▶ **Exercise directions**: Reproduce the whole listing, character for character.

▶ **Raw data**:

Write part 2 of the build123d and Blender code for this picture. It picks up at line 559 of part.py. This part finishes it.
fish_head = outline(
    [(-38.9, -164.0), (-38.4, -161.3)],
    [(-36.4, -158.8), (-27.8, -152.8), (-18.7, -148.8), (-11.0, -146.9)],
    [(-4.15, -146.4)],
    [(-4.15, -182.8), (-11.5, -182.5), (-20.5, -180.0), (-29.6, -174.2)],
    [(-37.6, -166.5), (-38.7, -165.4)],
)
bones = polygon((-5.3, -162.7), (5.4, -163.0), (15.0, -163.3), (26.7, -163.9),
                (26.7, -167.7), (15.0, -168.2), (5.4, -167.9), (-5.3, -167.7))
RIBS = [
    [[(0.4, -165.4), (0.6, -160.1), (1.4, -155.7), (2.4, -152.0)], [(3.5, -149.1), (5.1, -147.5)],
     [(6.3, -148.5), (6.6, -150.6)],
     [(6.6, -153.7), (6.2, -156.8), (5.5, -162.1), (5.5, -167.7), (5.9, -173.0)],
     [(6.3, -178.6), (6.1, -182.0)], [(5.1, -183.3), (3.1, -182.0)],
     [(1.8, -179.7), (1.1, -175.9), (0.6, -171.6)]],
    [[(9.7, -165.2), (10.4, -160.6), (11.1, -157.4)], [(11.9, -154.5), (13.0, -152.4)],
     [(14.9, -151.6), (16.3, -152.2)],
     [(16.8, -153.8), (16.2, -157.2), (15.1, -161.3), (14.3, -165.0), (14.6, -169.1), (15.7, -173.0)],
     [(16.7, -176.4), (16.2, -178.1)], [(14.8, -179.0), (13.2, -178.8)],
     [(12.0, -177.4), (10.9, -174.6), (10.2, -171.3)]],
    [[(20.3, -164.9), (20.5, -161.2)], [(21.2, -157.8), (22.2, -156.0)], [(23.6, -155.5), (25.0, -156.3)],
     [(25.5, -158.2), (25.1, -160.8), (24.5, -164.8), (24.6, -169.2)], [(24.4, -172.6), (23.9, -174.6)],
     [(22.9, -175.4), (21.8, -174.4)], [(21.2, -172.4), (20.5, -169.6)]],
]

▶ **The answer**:
Write part 2 of the build123d and Blender code for this picture. It picks up at line 559 of part.py. This part finishes it.
fish_head = outline(
    [(-38.9, -164.0), (-38.4, -161.3)],
    [(-36.4, -158.8), (-27.8, -152.8), (-18.7, -148.8), (-11.0, -146.9)],
    [(-4.15, -146.4)],
    [(-4.15, -182.8), (-11.5, -182.5), (-20.5, -180.0), (-29.6, -174.2)],
    [(-37.6, -166.5), (-38.7, -165.4)],
)
bones = polygon((-5.3, -162.7), (5.4, -163.0), (15.0, -163.3), (26.7, -163.9),
                (26.7, -167.7), (15.0, -168.2), (5.4, -167.9), (-5.3, -167.7))
RIBS = [
    [[(0.4, -165.4), (0.6, -160.1), (1.4, -155.7), (2.4, -152.0)], [(3.5, -149.1), (5.1, -147.5)],
     [(6.3, -148.5), (6.6, -150.6)],
     [(6.6, -153.7), (6.2, -156.8), (5.5, -162.1), (5.5, -167.7), (5.9, -173.0)],
     [(6.3, -178.6), (6.1, -182.0)], [(5.1, -183.3), (3.1, -182.0)],
     [(1.8, -179.7), (1.1, -175.9), (0.6, -171.6)]],
    [[(9.7, -165.2), (10.4, -160.6), (11.1, -157.4)], [(11.9, -154.5), (13.0, -152.4)],
     [(14.9, -151.6), (16.3, -152.2)],
     [(16.8, -153.8), (16.2, -157.2), (15.1, -161.3), (14.3, -165.0), (14.6, -169.1), (15.7, -173.0)],
     [(16.7, -176.4), (16.2, -178.1)], [(14.8, -179.0), (13.2, -178.8)],
     [(12.0, -177.4), (10.9, -174.6), (10.2, -171.3)]],
    [[(20.3, -164.9), (20.5, -161.2)], [(21.2, -157.8), (22.2, -156.0)], [(23.6, -155.5), (25.0, -156.3)],
     [(25.5, -158.2), (25.1, -160.8), (24.5, -164.8), (24.6, -169.2)], [(24.4, -172.6), (23.9, -174.6)],
     [(22.9, -175.4), (21.8, -174.4)], [(21.2, -172.4), (20.5, -169.6)]],
]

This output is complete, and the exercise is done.